TULLOW Oil says it has signed two separate sale and purchase agreements (SPAs) with Panoro Energy for all of Tullow’s assets in Equatorial Guinea (the EG Transaction) and the Dussafu asset in Gabon (the Dussafu Transaction).
Transaction highlights include $180 million asset sales consisting of up to $105 million for the EG Transaction, up to $70 million for the Dussafu Transaction and a further $5 million consideration to be paid after both transactions have completed. EG Transaction: $89 million upfront cash consideration subject to customary completion adjustments; contingent cash payments of up to $16 million linked to asset performance and oil price.

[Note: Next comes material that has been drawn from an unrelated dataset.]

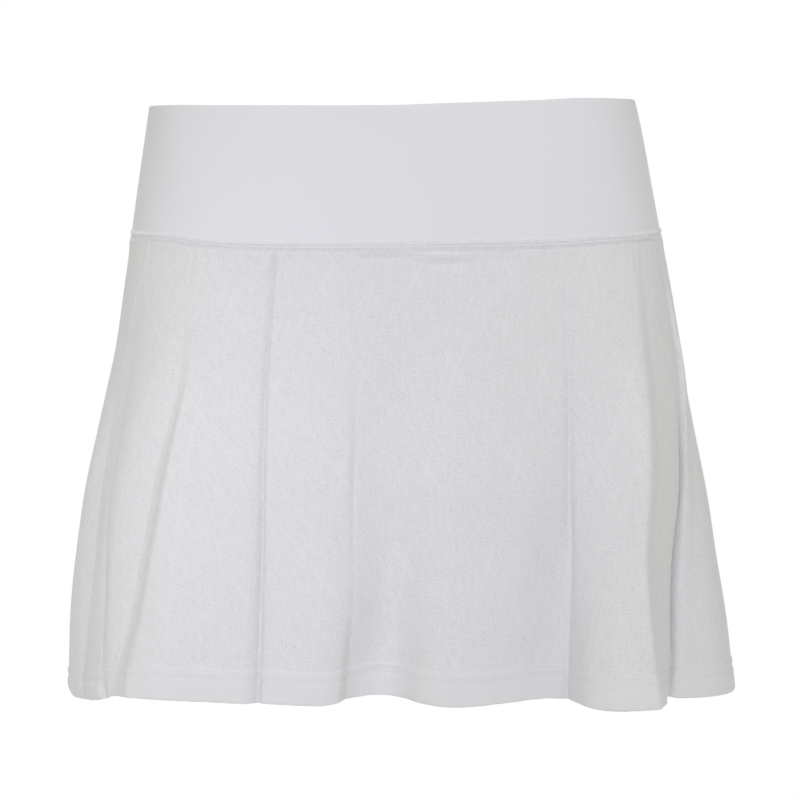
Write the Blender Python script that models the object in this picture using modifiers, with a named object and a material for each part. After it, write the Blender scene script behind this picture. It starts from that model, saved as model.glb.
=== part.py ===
"""Tennis skirt: a high double-layer waistband over a flared knit skirt with deep soft folds.

Metres, +Z up, the front faces -Y, +X is the right side seen from the front.  The origin is the
middle of the waist opening, level with its edge at the sides, where the wearer holds the skirt.

Angles turn about Z in degrees: 0 is the front, 90 the right side, 180 the back.  A height is a
distance above the origin, so the cloth's heights are negative.  Tables are in millimetres and
degrees, and the points made from them in metres.
"""

from collections import namedtuple

import bpy
import numpy as np

MM = 0.001

# Driving dimensions, in metres.
BAND_WALL = 2.0 * MM          # the waistband is one strip folded double
CLOTH_WALL = 1.2 * MM         # single layer of mesh knit
HEM_WALL = 2.0 * MM           # the hem is turned up and stitched through
HEM_DEPTH = 16.0 * MM         # from the lower edge to the upper row of stitches
SEAM_GAP = 0.3 * MM           # between two pieces at a seam
BAND_EDGE_RADIUS = 0.8 * MM   # rounding of the waistband's fold
SEAM_BEAD = 0.7 * MM          # how far the waistband's lower edge stands out
SEAM_BEAD_HEIGHT = 5.0 * MM
BAND_SEAM_ANGLE = 100.0       # the waistband's two joins lie just behind the sides
SIDE_GAP_ANGLE = 0.2          # the same gap as SEAM_GAP, as an angle about Z
COLUMN_ANGLE = 3.1            # widest angle between two columns of the skirt's mesh
COLUMNS_BETWEEN_FOLDS = 3     # fewest columns between two fold lines
BAND_COLUMN_ANGLE = 5.0
SKIRT_ROWS = 13
BAND_ROWS = 5

# The body of the garment without its folds: at each height a ring of four quarter ovals, whose
# halves are these and whose fullness is FULLNESS: 2 is an ellipse, and more has fuller corners.
FULLNESS = 2.35
Section = namedtuple("Section", "height left right front back")
SECTIONS = [
    Section(5, 139.8, 133.8, 95.5, 96),
    Section(-15, 142.8, 138.0, 97, 98),
    Section(-45, 146.4, 143.3, 100, 101),
    Section(-78, 150.7, 149.6, 102.5, 104.5),
    Section(-113, 155.5, 156.4, 103.5, 109),
    Section(-168, 165.6, 165.7, 104.5, 114),
    Section(-222, 176.5, 175.8, 105.5, 117),
    Section(-276, 183.4, 185.0, 105.5, 118),
    Section(-335, 184.6, 192.5, 105.5, 119),
]

# Heights of the waist's edge, the waist seam and the hem round the garment.
Level = namedtuple("Level", "angle top seam hem")
LEVELS = [
    Level(-135, -0.5, -74.0, -333.0),
    Level(-90, -1.8, -74.0, -333.0),
    Level(-72, -2.5, -74.6, -333.8),
    Level(-57, -3.1, -76.0, -328.8),
    Level(-45, -3.8, -79.2, -328.0),
    Level(-25, -4.4, -81.2, -327.4),
    Level(0, -4.7, -81.5, -326.5),
    Level(30, -1.8, -80.2, -326.4),
    Level(50, 0.5, -77.4, -327.3),
    Level(90, 1.8, -73.4, -333.3),
    Level(135, 2.5, -74.0, -333.0),
    Level(180, 2.0, -74.5, -332.0),
]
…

The Dussafu Transaction entails $46 million upfront cash consideration subject to customary completion adjustments; contingent cash payments of up to $24 million linked to asset performance and oil price. Sale of c. 6,000 barrels per day (bpd) of 2021 production and c. 20 million barrels of 2P reserves, with an effective date of 1 July 2020. The Government of Equatorial Guinea has approved the EG Transaction and confirmed that no tax arises on the disposal. Completion of both transactions and receipt of funds is expected in the first half of 2021.
These are all value accretive transactions, which further strengthen the balance sheet and are in line with Tullow’s strategy of focusing on high-margin, self-funded production with strong cash flows. These transactions will have a neutral impact on the group’s 2021 operating cash flow at $50 per barrel and increase Tullow’s 2021 pre-financing free cash flow by $0.1bn.